Was Federer aber am meisten beschäftigt, ist sein Familienleben. Die Zwillingstöchter Myla und Charlene sind 14, die Zwillingssöhne Leo und Lenny neun. „Das kostet viel Zeit, die Logistik mit meiner Frau zusammen zu organisieren”, sagt der 42-Jährige. Dann kommt er auf den „permanenten Zugang zum Internet” zu sprechen: „Alles … pfff … kannst du sofort haben. Umso wichtiger ist es, die wahren Werte zu kennen.” Das erinnert doch stark an die typischen Sorgen der meisten Familienväter. Federer: „Ich versuche, ein guter Vater zu sein. Das ist nicht immer einfach, vor allem mit den 14-jährigen Mädchen. Sie haben ihre eigenen Köpfe gerade. Wir sind eine enge Familie, die es liebt, Zeit zusammen zu verbringen. Aber auch wir müssen die Mädchen ihre eigenen Erfahrungen machen lassen.”
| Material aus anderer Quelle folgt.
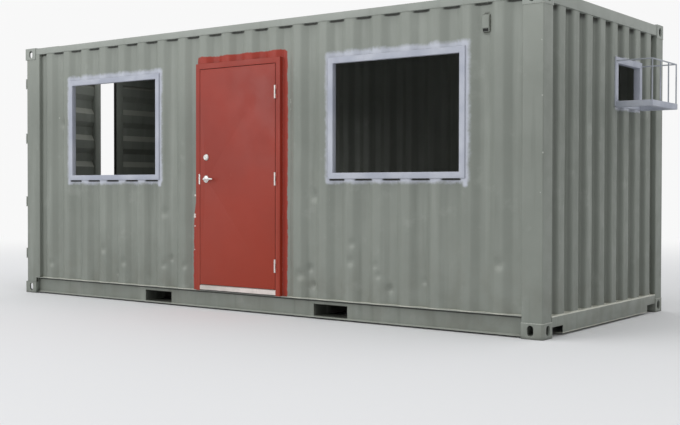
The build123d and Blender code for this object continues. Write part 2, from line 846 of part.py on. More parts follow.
# Air conditioner frame, shelf and bar cage on the plain end
cooler_frame_back = end_crest - end_depth - sheet
cooler_frame_front = cooler_frame_back + cooler_frame_depth
with BuildPart() as cooler_frame:
    with BuildSketch(Plane.YZ.offset(cooler_frame_back)):
        with Locations((cooler_middle, cooler_sill + cooler_height / 2)):
            Rectangle(cooler_width + 2 * cooler_tube, cooler_height + 2 * cooler_tube)
            Rectangle(cooler_width, cooler_height, mode=Mode.SUBTRACT)
    extrude(amount=cooler_frame_depth)
save(cooler_frame.part, "cooler_frame")

with BuildPart() as cooler_shelf:
    with BuildSketch(Plane.XY.offset(shelf_top - cooler_tube)):
        with Locations((cooler_frame_front, cooler_middle)):
            Rectangle(shelf_depth, 2 * cooler_half, align=(Align.MIN, Align.CENTER))
            Rectangle(
                shelf_depth - cooler_tube, cooler_width, align=(Align.MIN, Align.CENTER), mode=Mode.SUBTRACT
            )
    extrude(amount=cooler_tube)
save(cooler_shelf.part, "cooler_shelf")

cage_side = cooler_half - cage_inset
cage_front = cooler_frame_front + shelf_depth - cage_inset
with BuildPart() as cooler_cage:
    with BuildSketch(Plane.XY.offset(cage_top - cage_bar)):
        with Locations((cooler_frame_front, cooler_middle)):
            Rectangle(cage_front - cooler_frame_front, 2 * cage_side, align=(Align.MIN, Align.CENTER))
            Rectangle(
                cage_front - cooler_frame_front - cage_bar,
                2 * (cage_side - cage_bar),
                align=(Align.MIN, Align.CENTER),
                mode=Mode.SUBTRACT,
            )
    extrude(amount=cage_bar)
    with BuildSketch(Plane.XY.offset(shelf_top)):
        with Locations((cage_front - cage_bar / 2, cooler_middle)):
            with GridLocations(0, 2 * (cage_side - cage_bar / 2) / cage_bays, 1, cage_bays + 1):
                Rectangle(cage_bar, cage_bar)
    extrude(amount=cage_top - shelf_top)
save(cooler_cage.part, "cooler_cage")

# Air vents: small hoods in a valley of each long wall, open below
with BuildPart() as vents:
    for side, vent_end in ((-1, vent_right_edge), (1, vent_right_edge - vent_pitches_apart * wall_pitch)):
        vent_outline = side_wall_outline(vent_end - vent_width, vent_end, side)
        vent_front = side_face + vent_proud
        with BuildSketch(Plane.XY.offset(vent_bottom)):
            with BuildLine():
                Polyline(
                    *vent_outline[: len(vent_outline) // 2],
                    (vent_end, side * vent_front),
                    (vent_end - vent_width, side * vent_front),
                    close=True,
                )
            make_face()
        extrude(amount=vent_height)
        with BuildSketch(Plane.XZ.offset(-side * vent_front)):
            with Locations((vent_end - vent_width / 2, vent_bottom + vent_wall)):
                Rectangle(vent_width - 2 * vent_wall, vent_mouth_height, align=(Align.CENTER, Align.MIN))
        extrude(amount=side * vent_mouth_depth, mode=Mode.SUBTRACT)
save(vents.part, "vents")

# Places of the cargo doors' pins and hinges, and of the front leaf when it stands shut
cargo_pin_x = -half_length + cargo_pin_inset
cargo_pin_y = side_face - cargo_pin_from_side
leaf_side = -door_opening_half + cargo_post_gap
leaf_free = -cargo_meeting_gap
leaf_face = cargo_pin_x + cargo_face_from_pin
cargo_bottom = floor_top + cargo_sill_gap
cargo_top = door_header_bottom - cargo_head_gap
blade_heights = [cargo_bottom + rise for rise in blades_from_sill]
blade_heights += [cargo_top - drop for drop in blades_from_head]

# Cargo door hinges on the posts: pairs of lugs and their pins, eight-sided like the knuckles on the leaves
with BuildPart() as cargo_hinge_lugs:
    for blade_middle in blade_heights:
        lug_offset = blade_height / 2 + lug_gap
        for lug_bottom in (blade_middle + lug_offset, blade_middle - lug_offset - lug_thickness):
            with BuildSketch(Plane.XY.offset(lug_bottom)):
                with BuildLine():
                    Polyline(
                        (cargo_pin_x, -cargo_pin_y + cargo_knuckle_radius),
                        (-door_post_step, -door_opening_half),
                        (-door_post_step, -side_face + door_post_nose_width),
                        (-door_post_nose, -side_face + door_post_nose_width),
                        (-door_post_nose, -cargo_pin_y - cargo_knuckle_radius),
                        (cargo_pin_x, -cargo_pin_y - cargo_knuckle_radius),
                        (cargo_pin_x - cargo_knuckle_radius, -cargo_pin_y - cargo_knuckle_radius / 2),
                        (cargo_pin_x - cargo_knuckle_radius, -cargo_pin_y + cargo_knuckle_radius / 2),
                        close=True,
                    )
                make_face()
            extrude(amount=lug_thickness)
        with BuildSketch(Plane.XY.offset(blade_middle - lug_offset)):
            with Locations((cargo_pin_x, -cargo_pin_y)):
                RegularPolygon(cargo_pin_radius, hinge_sides)
        extrude(amount=2 * lug_offset)
    mirror(about=Plane.XZ)
save(cargo_hinge_lugs.part, "cargo_hinge_lugs")

# Keepers for the cams of the lock rods, on the door end header and sill
rod_places = (leaf_side + rod_from_stile, leaf_free - rod_from_free_edge)
rod_bottom = cargo_bottom - rod_end_below
rod_top = cargo_top + rod_end_above
rod_x = leaf_face - rod_from_face
cam_places = (rod_bottom + cam_height / 2, rod_top - cam_height / 2)
with BuildPart() as cargo_keepers:
    for cam_middle in cam_places:
        with BuildSketch(Plane.XY.offset(cam_middle - keeper_height / 2)):
            for rod_y in rod_places:
                with Locations((-cargo_sill_face, rod_y)):
                    with GridLocations(0, cam_width + 2 * keeper_gap + keeper_plate, 1, 2):
                        Rectangle(keeper_projection, keeper_plate, align=(Align.MAX, Align.CENTER))
        extrude(amount=keeper_height)
    mirror(about=Plane.XZ)
save(cargo_keepers.part, "cargo_keepers")


def hang(part, name):
    """Write a sub-part of the shut front leaf for both leaves, each turned ajar."""
    pin = Axis((cargo_pin_x, -cargo_pin_y, 0), (0, 0, 1))
    save(part.rotate(pin, cargo_front_ajar), f"cargo_door_front_{name}")
    save(mirror(part.rotate(pin, cargo_back_ajar), about=Plane.XZ), f"cargo_door_back_{name}")


# Cargo door leaf, drawn as the front one standing shut: a welded frame round a corrugated panel
leaf_wide = leaf_free - leaf_side
leaf_tall = cargo_top - cargo_bottom
leaf_centre = ((leaf_side + leaf_free) / 2, (cargo_bottom + cargo_top) / 2)
with BuildPart() as cargo_frame:
    with BuildSketch(Plane.YZ.offset(leaf_face)):
        with Locations(leaf_centre):
            Rectangle(leaf_wide, leaf_tall)
            Rectangle(
                leaf_wide - 2 * cargo_stile_width, leaf_tall - 2 * cargo_rail_height, mode=Mode.SUBTRACT
            )
    extrude(amount=cargo_leaf_thickness)
hang(cargo_frame.part, "frame")

with BuildPart() as cargo_gasket_ring:
    with BuildSketch(Plane.YZ.offset(leaf_face + cargo_leaf_thickness)):
        with Locations(leaf_centre):
            Rectangle(leaf_wide + 2 * cargo_gasket, leaf_tall + 2 * cargo_gasket)
            Rectangle(leaf_wide, leaf_tall, mode=Mode.SUBTRACT)
    extrude(amount=-cargo_gasket_depth)
hang(cargo_gasket_ring.part, "gasket")

panel_middle = (cargo_bottom + cargo_top) / 2
panel_line = corrugation(
    cargo_bottom + cargo_rail_height,
    cargo_top - cargo_rail_height,
    panel_middle,
    cargo_panel_pitch,
    cargo_panel_flat,
    cargo_panel_pitch - cargo_panel_flat - 2 * cargo_panel_slope,
    cargo_panel_depth,
)
with BuildPart() as cargo_panel:
    with BuildSketch(Plane.XZ.offset(-leaf_side - cargo_stile_width)):
        with BuildLine():
            Polyline(
                *[(leaf_face + depth, z) for z, depth in panel_line],
                *[(leaf_face + depth + sheet, z) for z, depth in panel_line[::-1]],
                close=True,
            )
        make_face()
    extrude(amount=-(leaf_wide - 2 * cargo_stile_width))
hang(cargo_panel.part, "panel")

# Hinge blades, each with a bored knuckle round the pin
with BuildPart() as cargo_blades:
    for blade_middle in blade_heights:
        with BuildSketch(Plane.XY.offset(blade_middle - blade_height / 2)):
            with BuildLine():
                Polyline(
                    (cargo_pin_x, -cargo_pin_y),
                    (cargo_pin_x, -cargo_pin_y + cargo_knuckle_radius),
                    (leaf_face - blade_thickness, leaf_side + cargo_gasket),
                    (leaf_face - blade_thickness, leaf_side + blade_reach),
                    (leaf_face, leaf_side + blade_reach),
                    (leaf_face, leaf_side),
                    (cargo_pin_x + cargo_knuckle_radius, -cargo_pin_y),
                    close=True,
                )
            make_face()
            with Locations((cargo_pin_x, -cargo_pin_y)):
                RegularPolygon(cargo_knuckle_radius, hinge_sides)
                RegularPolygon(cargo_pin_radius + cargo_pin_clearance, hinge_sides, mode=Mode.SUBTRACT)
        extrude(amount=blade_height)
hang(cargo_blades.part, "hinges")

# Lock gear: two rods with cams, brackets and handles, and a catch that holds each handle
bracket_places = (cargo_bottom + cargo_rail_height / 2, cargo_top - cargo_rail_height / 2)
handle_crest = panel_middle - cargo_panel_pitch / 2
handles = (
    (rod_places[0], 1, handle_crest + handle_spread),
    (rod_places[1], -1, handle_crest - handle_spread),
)
with BuildPart() as cargo_lock_gear:
    for rod_y, reach, handle_middle in handles:
        with BuildSketch(Plane.XY.offset(rod_bottom)):
            with Locations((rod_x, rod_y)):
                RegularPolygon(rod_radius, rod_sides)
        extrude(amount=rod_top - rod_bottom)
        for cam_middle in cam_places:
            with BuildSketch(Plane.XY.offset(cam_middle - cam_height / 2)):
                with Locations((rod_x, rod_y)):
                    Rectangle(2 * (rod_from_face - cam_face_gap), cam_width)
            extrude(amount=cam_height)
        for bracket_middle in bracket_places:
            with BuildSketch(Plane.XY.offset(bracket_middle - bracket_height / 2)):
                with Locations((leaf_face, rod_y)):
                    Rectangle(bracket_plate, bracket_width, align=(Align.MAX, Align.CENTER))
                    Rectangle(rod_from_face, bracket_saddle, align=(Align.MAX, Align.CENTER))
            extrude(amount=bracket_height)
        with BuildSketch(Plane.XY.offset(handle_middle - handle_hub_height / 2)):
            with Locations((rod_x, rod_y)):
                Rectangle(2 * handle_hub, 2 * handle_hub)
        extrude(amount=handle_hub_height)
        with BuildSketch(Plane.XY.offset(handle_middle - handle_tall / 2)):
            with Locations((rod_x, rod_y + reach * handle_length / 2)):
                Rectangle(handle_thick, handle_length)
        extrude(amount=handle_tall)
        catch_bottom = handle_middle - handle_tall / 2 - catch_gap - catch_plate
        catch_front = rod_x - handle_thick / 2 - catch_gap - catch_plate
        catch_height = handle_tall + 2 * (catch_gap + catch_plate)
        with BuildSketch(Plane.XZ.offset(-rod_y - reach * catch_from_rod)):
            with BuildLine():
                Polyline(
                    (leaf_face, catch_bottom),
                    (leaf_face, catch_bottom + catch_height),
                    (leaf_face - catch_plate, catch_bottom + catch_height),
                    (leaf_face - catch_plate, catch_bottom + catch_plate),
                    (catch_front + catch_plate, catch_bottom + catch_plate),
                    (catch_front + catch_plate, catch_bottom + catch_height),
                    (catch_front, catch_bottom + catch_height),
                    (catch_front, catch_bottom),
                    close=True,
                )
            make_face()
        extrude(amount=catch_width / 2, both=True)
hang(cargo_lock_gear.part, "lock_rods")
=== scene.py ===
import math

import bmesh
import bpy
from mathutils import Matrix, Vector, noise


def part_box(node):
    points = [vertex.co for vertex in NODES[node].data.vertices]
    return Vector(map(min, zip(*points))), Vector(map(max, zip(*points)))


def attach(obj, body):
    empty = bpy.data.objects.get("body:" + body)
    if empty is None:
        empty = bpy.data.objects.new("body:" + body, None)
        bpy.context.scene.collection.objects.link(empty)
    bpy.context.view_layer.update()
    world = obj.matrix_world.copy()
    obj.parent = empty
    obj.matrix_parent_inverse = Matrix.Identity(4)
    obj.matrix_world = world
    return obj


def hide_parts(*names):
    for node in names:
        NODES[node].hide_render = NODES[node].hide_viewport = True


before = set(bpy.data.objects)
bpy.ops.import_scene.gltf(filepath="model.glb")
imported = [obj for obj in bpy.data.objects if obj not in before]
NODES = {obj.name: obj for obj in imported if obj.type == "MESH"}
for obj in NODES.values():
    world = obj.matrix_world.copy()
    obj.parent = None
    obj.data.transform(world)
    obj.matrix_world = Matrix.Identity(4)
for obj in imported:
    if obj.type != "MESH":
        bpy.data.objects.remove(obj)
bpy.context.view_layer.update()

# Paint colours as they look in even light, sRGB 0 to 255, with some painted highlights and painted shade as
# marked
SAGE = (130, 135, 128)
SAGE_PALE = (152, 157, 150)
SAGE_DARK = (100, 105, 98)
# Sage lightened as a painted highlight, for the rails, header and castings along the top
UPPER_HIGHLIGHT_SAGE = (156, 161, 156)
# Pale sage for painted highlights on lips and on the lower sides of dents, and for scrapes and weld beads
PALE_HIGHLIGHT_AND_SCRAPE = (176, 180, 172)
# Bright painted highlight along lips and ledges that face up
BRIGHT_LIP_HIGHLIGHT = (204, 205, 193)
# Sage darkened as painted shade, for the end wall that faces away from the lamps
END_WALL_SHADED_SAGE = (123, 128, 121)
# Sage darkened as painted shade, for the fork pockets
SHADED_UNDERSIDE = (62, 65, 60)
SHADOW = (30, 31, 30)
BRICK = (149, 48, 33)
BRICK_WARM = (147, 48, 22)
BRICK_DARK = (112, 40, 32)
PRIMER = (180, 184, 194)
PRIMER_SHADE = (160, 165, 178)
CHIPPED = (226, 222, 216)
# Dark brown for real dirt, smudges and stains, and for painted shade in corners
DIRT_AND_SHADE = (92, 88, 76)
RUST = (112, 66, 42)
BARE_STEEL = (226, 222, 218)
CHROME = (222, 222, 220)
# Near black painted shade, for the deep slot of the keyway
KEYWAY_SHADE = (24, 22, 20)
THRESHOLD = (238, 226, 221)
PLYWOOD = (120, 92, 66)
RUBBER = (30, 30, 30)
# Painted shade for the valleys of a corrugated sheet
VALLEY_SHADE = (84, 87, 81)
SCUFFED_BRICK = (190, 120, 105)
FLOOR = (228, 229, 231)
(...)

Wie es konkret im Hause Federer abläuft, schildert der 20-fach Grand Slam-Sieger ziemlich anschaulich: „Ich fühle mich wie ein Motivationsredner zu Hause. Manchmal ende ich und denke mir: ‚Wow, das war eine richtig gute Rede, Roger!‘ Und fünf Minuten später wurde nichts von dem gemacht, was ich gesagt hatte. Aber es ist okay. Ich bleibe dran als Vater.”
Kein Thema in der Federer-Familie seien seine Erfolge und Rekorde als Tennisspieler. Nur wenn seine Kinder aktiv etwas über seine Tenniskarriere wissen wollen, würde er auch darüber sprechen. „Sonst nicht. Das bin ich nicht“, betont Federer.